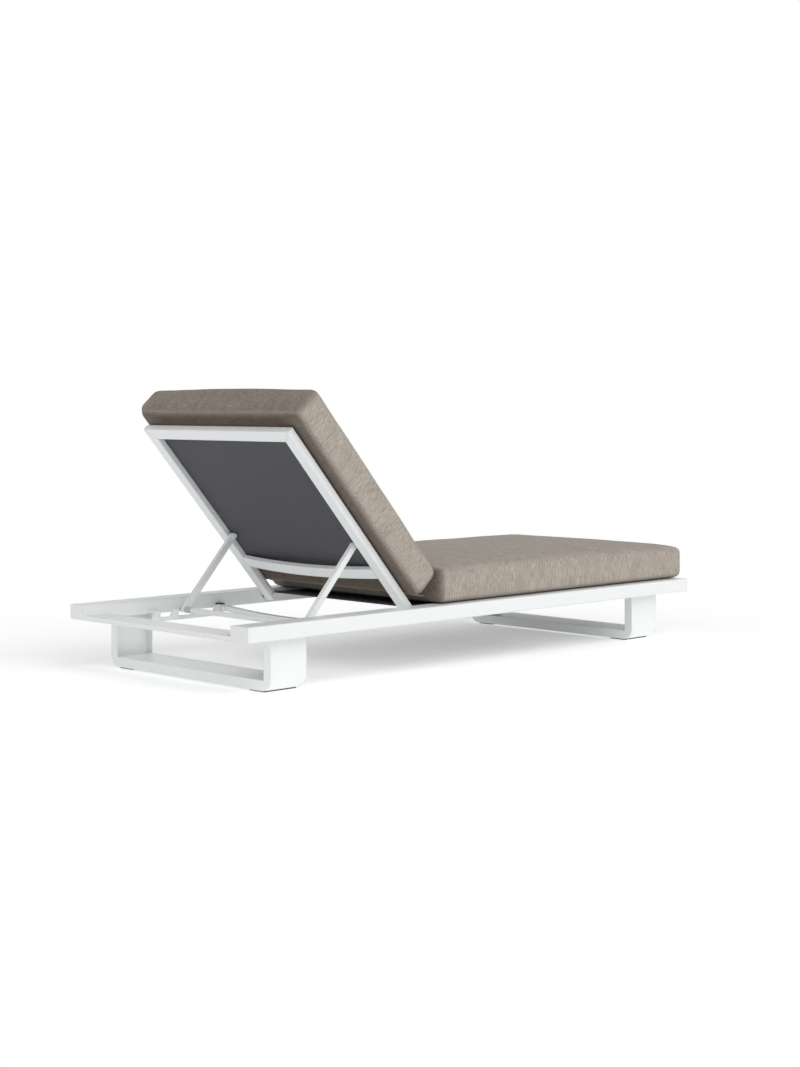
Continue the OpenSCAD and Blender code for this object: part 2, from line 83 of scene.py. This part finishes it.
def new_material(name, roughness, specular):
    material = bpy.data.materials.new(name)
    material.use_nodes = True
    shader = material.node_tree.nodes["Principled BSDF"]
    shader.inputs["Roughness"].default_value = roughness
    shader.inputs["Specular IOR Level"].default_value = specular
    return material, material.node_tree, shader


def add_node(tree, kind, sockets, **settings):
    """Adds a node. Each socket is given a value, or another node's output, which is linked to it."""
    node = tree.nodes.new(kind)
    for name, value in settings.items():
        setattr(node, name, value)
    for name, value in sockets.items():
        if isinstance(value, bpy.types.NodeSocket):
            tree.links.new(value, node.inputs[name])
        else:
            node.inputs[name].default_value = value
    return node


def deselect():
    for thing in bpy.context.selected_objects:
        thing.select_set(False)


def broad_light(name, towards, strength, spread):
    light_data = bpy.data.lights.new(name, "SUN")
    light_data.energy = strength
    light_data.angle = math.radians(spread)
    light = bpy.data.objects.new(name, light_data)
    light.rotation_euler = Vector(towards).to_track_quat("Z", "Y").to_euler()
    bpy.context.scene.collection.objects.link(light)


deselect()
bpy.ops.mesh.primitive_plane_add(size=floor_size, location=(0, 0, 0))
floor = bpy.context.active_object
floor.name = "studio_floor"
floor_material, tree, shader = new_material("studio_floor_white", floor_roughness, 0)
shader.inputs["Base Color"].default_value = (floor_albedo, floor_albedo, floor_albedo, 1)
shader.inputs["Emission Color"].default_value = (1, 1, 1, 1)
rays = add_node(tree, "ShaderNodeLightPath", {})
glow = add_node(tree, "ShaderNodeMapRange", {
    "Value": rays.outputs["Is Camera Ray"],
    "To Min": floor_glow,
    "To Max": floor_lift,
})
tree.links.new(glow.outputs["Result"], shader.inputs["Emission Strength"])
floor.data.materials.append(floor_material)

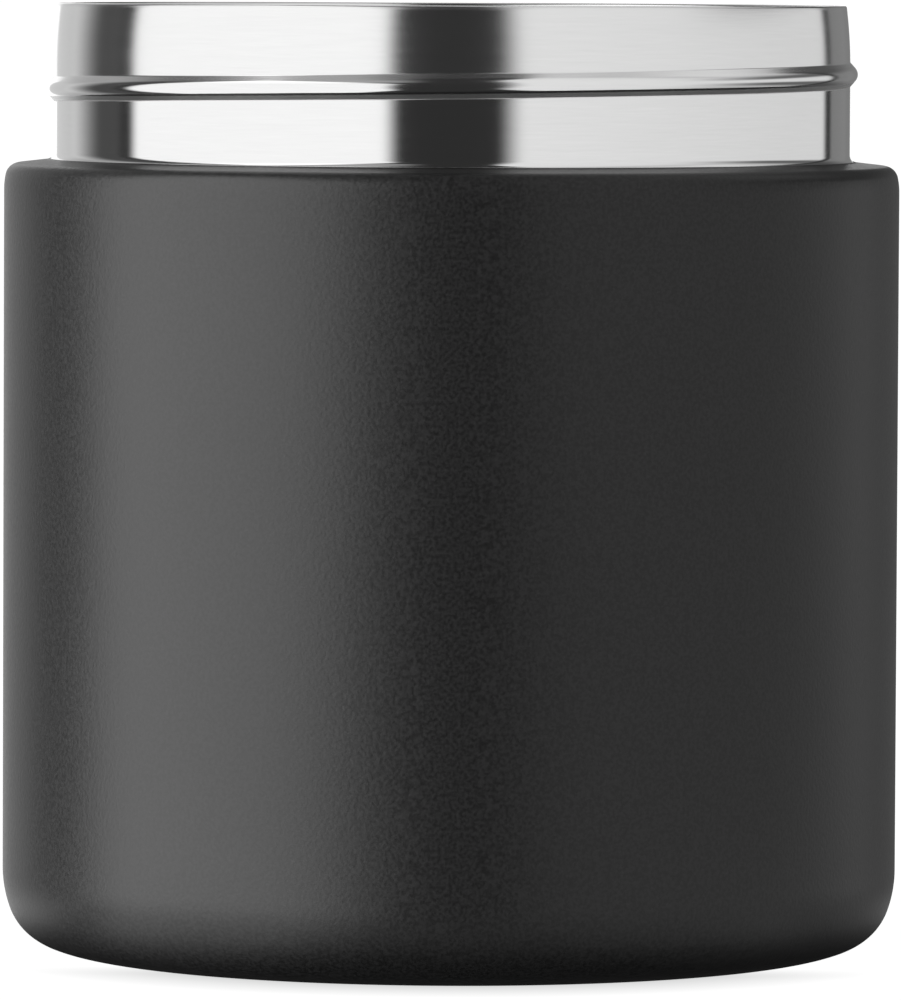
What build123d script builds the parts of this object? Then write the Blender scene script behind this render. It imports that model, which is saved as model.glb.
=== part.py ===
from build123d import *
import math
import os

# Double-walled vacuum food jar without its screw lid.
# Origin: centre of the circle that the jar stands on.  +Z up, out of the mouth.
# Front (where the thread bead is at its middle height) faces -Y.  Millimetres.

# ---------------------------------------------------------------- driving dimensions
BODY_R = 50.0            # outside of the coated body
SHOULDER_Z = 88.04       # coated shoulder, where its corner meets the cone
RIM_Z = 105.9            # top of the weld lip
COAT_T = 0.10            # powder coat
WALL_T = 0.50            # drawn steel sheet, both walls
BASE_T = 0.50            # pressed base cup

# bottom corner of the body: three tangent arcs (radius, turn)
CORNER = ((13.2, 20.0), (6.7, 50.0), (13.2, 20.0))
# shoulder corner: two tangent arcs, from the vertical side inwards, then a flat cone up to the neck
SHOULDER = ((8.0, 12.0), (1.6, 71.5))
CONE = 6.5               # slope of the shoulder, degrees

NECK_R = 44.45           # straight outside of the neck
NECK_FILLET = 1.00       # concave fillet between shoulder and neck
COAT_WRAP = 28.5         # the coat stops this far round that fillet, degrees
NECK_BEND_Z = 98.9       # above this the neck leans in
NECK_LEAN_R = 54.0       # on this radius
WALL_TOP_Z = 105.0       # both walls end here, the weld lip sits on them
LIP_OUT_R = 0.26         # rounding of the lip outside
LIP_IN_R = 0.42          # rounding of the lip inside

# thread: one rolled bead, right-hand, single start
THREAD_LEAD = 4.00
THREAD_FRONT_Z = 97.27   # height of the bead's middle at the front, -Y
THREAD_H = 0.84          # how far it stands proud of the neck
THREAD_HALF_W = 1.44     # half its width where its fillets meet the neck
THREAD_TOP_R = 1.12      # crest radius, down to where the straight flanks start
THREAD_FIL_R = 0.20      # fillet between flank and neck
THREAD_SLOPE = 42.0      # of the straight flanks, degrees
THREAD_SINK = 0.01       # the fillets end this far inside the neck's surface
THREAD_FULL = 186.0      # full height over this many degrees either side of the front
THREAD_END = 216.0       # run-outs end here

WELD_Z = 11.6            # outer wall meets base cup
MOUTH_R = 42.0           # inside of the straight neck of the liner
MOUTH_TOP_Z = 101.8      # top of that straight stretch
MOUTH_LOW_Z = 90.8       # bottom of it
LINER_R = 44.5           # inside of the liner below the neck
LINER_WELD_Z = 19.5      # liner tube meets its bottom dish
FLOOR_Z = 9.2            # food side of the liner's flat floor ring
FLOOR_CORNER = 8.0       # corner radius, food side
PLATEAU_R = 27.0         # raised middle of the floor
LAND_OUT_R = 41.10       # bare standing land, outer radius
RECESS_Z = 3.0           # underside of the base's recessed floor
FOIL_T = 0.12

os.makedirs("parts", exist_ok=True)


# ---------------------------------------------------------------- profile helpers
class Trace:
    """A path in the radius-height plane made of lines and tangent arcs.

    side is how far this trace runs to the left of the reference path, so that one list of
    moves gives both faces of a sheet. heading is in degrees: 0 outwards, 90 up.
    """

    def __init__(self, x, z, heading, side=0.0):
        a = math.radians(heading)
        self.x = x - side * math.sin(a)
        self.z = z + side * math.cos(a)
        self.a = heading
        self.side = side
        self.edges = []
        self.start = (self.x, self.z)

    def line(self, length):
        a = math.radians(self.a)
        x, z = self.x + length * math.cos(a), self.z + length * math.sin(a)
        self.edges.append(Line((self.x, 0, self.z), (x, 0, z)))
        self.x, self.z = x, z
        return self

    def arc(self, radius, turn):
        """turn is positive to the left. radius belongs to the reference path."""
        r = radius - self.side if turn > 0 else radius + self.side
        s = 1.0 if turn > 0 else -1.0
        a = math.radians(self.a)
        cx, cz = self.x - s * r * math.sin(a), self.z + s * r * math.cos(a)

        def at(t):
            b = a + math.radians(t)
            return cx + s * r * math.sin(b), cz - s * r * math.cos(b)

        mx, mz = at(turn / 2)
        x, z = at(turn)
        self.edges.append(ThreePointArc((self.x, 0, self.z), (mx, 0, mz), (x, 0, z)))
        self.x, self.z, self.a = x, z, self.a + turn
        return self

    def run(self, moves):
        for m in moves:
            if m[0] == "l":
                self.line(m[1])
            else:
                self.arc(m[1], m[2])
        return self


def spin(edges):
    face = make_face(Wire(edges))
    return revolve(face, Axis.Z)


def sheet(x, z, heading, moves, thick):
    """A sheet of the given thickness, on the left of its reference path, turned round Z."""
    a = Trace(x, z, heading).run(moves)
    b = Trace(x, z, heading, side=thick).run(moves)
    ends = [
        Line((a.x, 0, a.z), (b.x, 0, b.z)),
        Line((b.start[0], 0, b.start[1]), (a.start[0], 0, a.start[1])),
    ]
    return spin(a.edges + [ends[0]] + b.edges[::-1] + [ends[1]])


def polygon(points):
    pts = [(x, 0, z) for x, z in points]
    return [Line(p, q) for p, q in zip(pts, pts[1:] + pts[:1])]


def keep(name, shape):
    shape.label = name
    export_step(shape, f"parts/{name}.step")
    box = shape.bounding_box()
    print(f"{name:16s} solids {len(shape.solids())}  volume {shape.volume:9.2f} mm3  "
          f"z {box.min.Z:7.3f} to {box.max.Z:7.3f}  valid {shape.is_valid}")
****
• [GIVEN REQUEST]:
Take the lines from the first line of the records through the line holding "return material, material.node_tree, shader", both included, and please reproduce them exactly with nothing added.

• [WRITTEN ANSWER]:
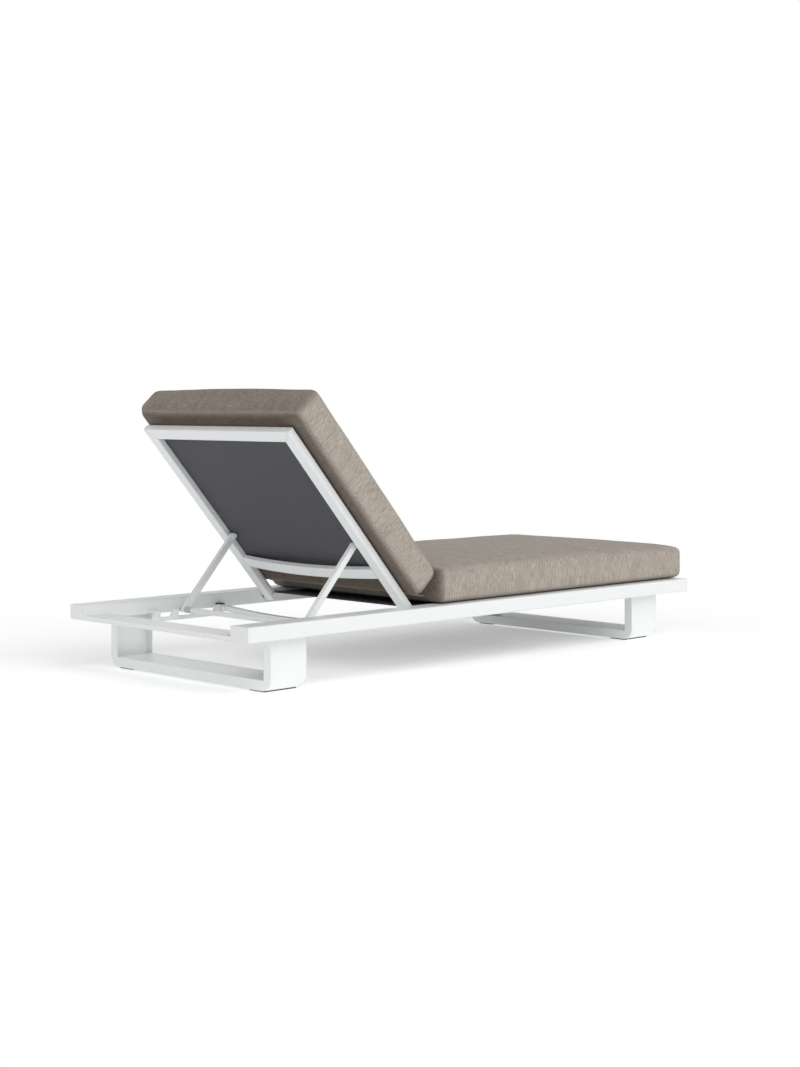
Continue the OpenSCAD and Blender code for this object: part 2, from line 83 of scene.py. This part finishes it.
def new_material(name, roughness, specular):
    material = bpy.data.materials.new(name)
    material.use_nodes = True
    shader = material.node_tree.nodes["Principled BSDF"]
    shader.inputs["Roughness"].default_value = roughness
    shader.inputs["Specular IOR Level"].default_value = specular
    return material, material.node_tree, shader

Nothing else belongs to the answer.